San Diego has its own ordinance requiring half of all construction waste be recycled. That regulation has been on the books for two years. So why is it not enforced?
South : The city of San Diego has such an ordinance but it’s triggered once there’s a facility in the city. This facility is approximately 40 feet outside the city of San Diego.
That's right. The city's ordinance only takes effect once a plant like this is built within the city limits, but this plant is across the street from the city limits, in Lemon Grove.
Elmer Heap says the mayor is considering whether the city should make an exception for the EDCO plant and trigger the ordinance. But remember there is a fourth R in recycling, and it stands for revenue. Revenue, according to Heap, the city of San Diego cannot live without. And so far it has no plans to eliminate the extra tax to recycle construction and demolition waste.

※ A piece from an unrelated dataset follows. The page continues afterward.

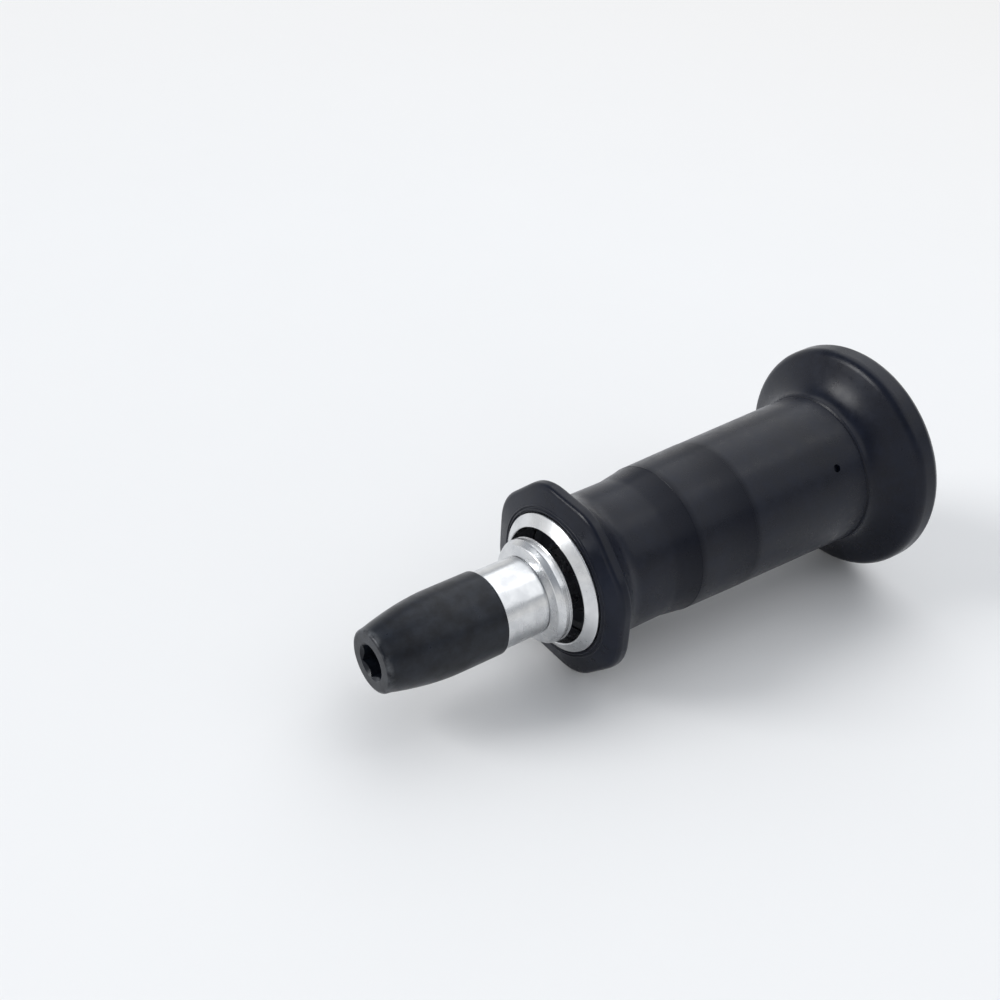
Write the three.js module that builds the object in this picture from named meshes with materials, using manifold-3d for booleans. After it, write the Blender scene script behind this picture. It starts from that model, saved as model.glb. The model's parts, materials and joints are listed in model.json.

Heap : When you make that argument everyone just needs to appreciate the impact that has on the other side -- the impact that has on the general fund if we do that. Does it make sense if we do that? You can make a strong argument it makes sense, absolutely, and you’re making that argument and you’re making it very well. But you impact the franchise fund or the money that’s collected in franchise fees and deposited in the general fund. You impact our recycling fund.
Elmer Heap says doing the right thing, recycling, costs money. And given the city of San Diego 's sorry financial state, he wonders whether taxpayers are willing to pay the price. It may be a question the city -- a city with an annual budget of two-and-a-half billion dollars -- wants to ask of its citizens.
Heap : You're right in making the argument in saying you know what, that just seems to be such a small price to be paid for the benefit derived there from, and what can I say, and that's a very good argument.
The city is now in the process of getting approval to pile garbage higher. And, it’s in negotiations with the Navy, which owns the land in the area, to expand the landfill.